The season aired Tuesdays at 8:30-9:00 pm (EST), with a lead-in from its parent series, Happy Days. Its only competition was a CBS series titled Popi. It ranked 3rd among television programs and garnered a 27.5 rating. The entire season was released on DVD in North America on August 17, 2004.

==Overview==
The series revolves around the titular characters Laverne DeFazio and Shirley Feeney, bottle-cappers at Shotz Brewery in 1950s Milwaukee, Wisconsin. Episode plots include their adventures with neighbors and friends, Lenny and Squiggy.

==Cast==

===Starring===
- Penny Marshall as Laverne DeFazio
- Cindy Williams as Shirley Feeney
- Michael McKean as Leonard "Lenny" Kosnowski
- David Lander as Andrew "Squiggy" Squiggman
- Phil Foster as Frank DeFazio
- Eddie Mekka as Carmine Ragusa

===Guest Starring===
- Henry Winkler as Arthur "Fonzie" Fonzarelli
- Robert Hays as Tom
- Fred Willard as Charles
- Mark Harmon as Victor
- Pat Carroll as Lily Feeney, Shirley's mother

==Episodes==

| No. overall | No. in season | Title | Directed by | Written by | Original release date |
| 1 | 1 | "The Society Party" | Garry Marshall | Bob Brunner | January 27, 1976 |
The girls mingle at a party being thrown by their boss's family, but their revelry is cut short when another guest accuses them of theft.
| 2 | 2 | "The Bachelor Party" | Jerry Paris | Lowell Ganz & Mark Rothman | February 3, 1976 |
Laverne permits Fonzie to have a bachelor party at the Pizza Bowl when her father leaves her in charge, but when the "entertainment" cancels, she begs Shirley to step in.
| 3 | 3 | "Bowling for Razzberries" | Alan Myerson | Marty Nadler | February 10, 1976 |
Despite her illness, Laverne is determined to beat a snotty tour guide in a bowling tournament.
| 4 | 4 | "A Nun's Story" | Alan Myerson | Michael Warren & William Bickley | February 24, 1976 |
The girls attend a class reunion where they meet an old classmate who's gone from being wild to being a nun.

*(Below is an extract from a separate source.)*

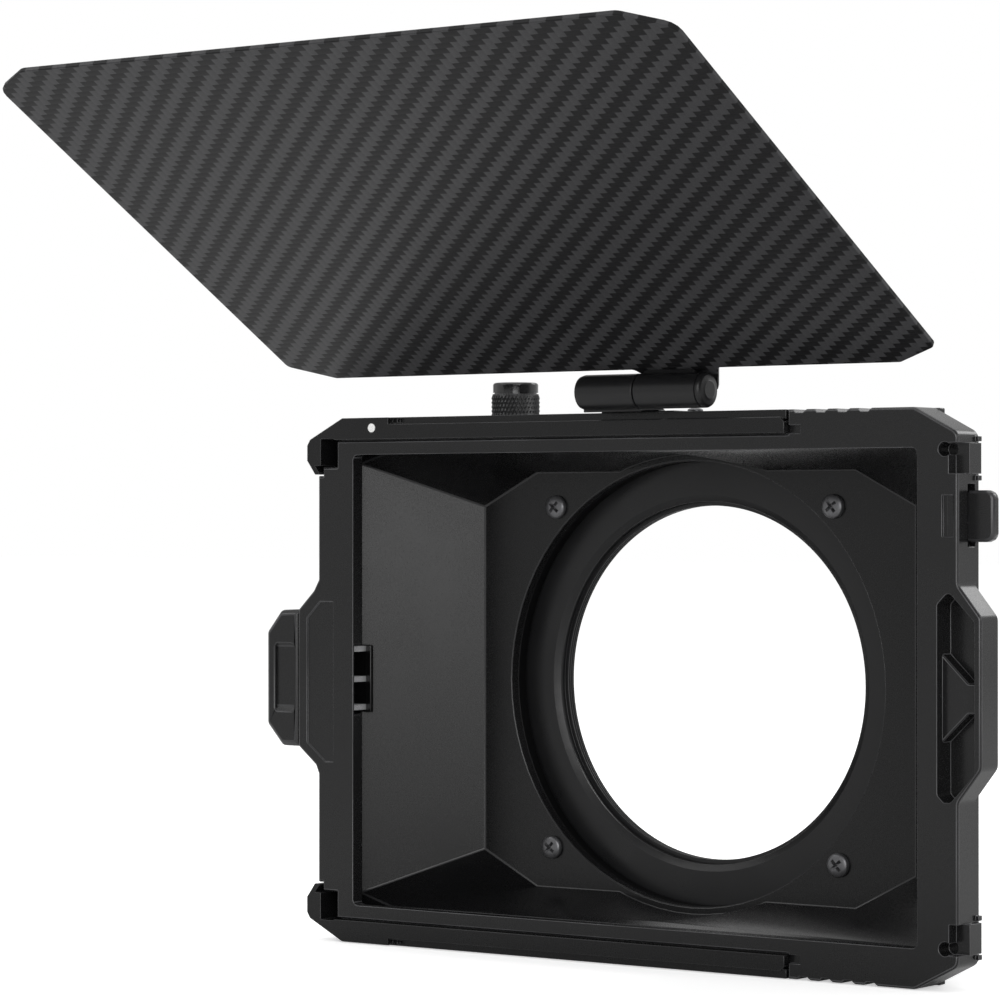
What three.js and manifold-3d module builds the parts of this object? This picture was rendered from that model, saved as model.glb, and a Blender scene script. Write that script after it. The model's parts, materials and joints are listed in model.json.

Guest Stars: Rochelle Winter as Anne Marie and Greg Antonacci as Hector.
| 5 | 5 | "Falter at the Altar" | Jay Sandrich | Arthur Silver | March 2, 1976 |
Although she's only been dating him for two months, Laverne decides to marry her boyfriend.
| 6 | 6 | "Dog Day Blind Dates" | James Burrows | Dale McRaven | March 9, 1976 |
The girls have a double-blind date that turns into a disaster when their dates turn out to be bank robbers. Guest stars: Fred Willard and Guich Koock.
| 7 | 7 | "Once Upon a Rumor" | Howard Storm | Holly Mascott | March 16, 1976 |
Lenny starts a rumor that Squiggy and Shirley are an item, even though Squiggy was just fixing Shirley’s skirt zipper.
| 8 | 8 | "One Flew Over Milwaukee" | Michael Kidd | Michael Warren & William Bickley | March 23, 1976 |
Shirley drives everyone cuckoo with her mothering of her pet canary.
| 9 | 9 | "Dating Slump" | Alan Myerson | Arthur Silver | March 30, 1976 |
Shirley's exact dating standards have left her dateless.
| 10 | 10 | "It's the Water" | Dennis Klein | Greg Strangis | April 6, 1976 |
Laverne is jealous of Shirley's promotion.
| 11 | 11 | "Fakeout at the Stakeout" | Alan Myerson | Deborah Leschin & David W. Duclon | April 13, 1976 |
Laverne goes undercover as a decoy to help catch a thief.
| 12 | 12 | "Hi, Neighbors" | Alan Myerson | Michael McKean & David L. Lander & Harry Shearer | April 27, 1976 |
Lenny and Squiggy move into the girls' building, becoming their new neighbors. Guest Star: Helen Page Camp as Mrs. Havenwurst.
| 13 | 13 | "How Do You Say 'Are You Dead' in German?" | John Thomas Lenox | Bob Brunner | May 4, 1976 |
A German deliveryman (Peter Elbling) faints in the girls' apartment, leading them to assume he's dead.
| 14 | 14 | "From Suds to Stardom" | James Burrows | Buz Kohan | May 11, 1976 |
The girls have lost out of making the company's talent competitions for the past four years, but they're determined to make it this year.
| 15 | 15 | "Mother Knows Worst" | Alan Myerson | Arthur Silver | May 18, 1976 |
Shirley's mother, Lily, comes for a visit. Guest Star: Helen Page Camp as Mrs. Havenwurst and Pat Carroll as Mrs. Lily Feeney.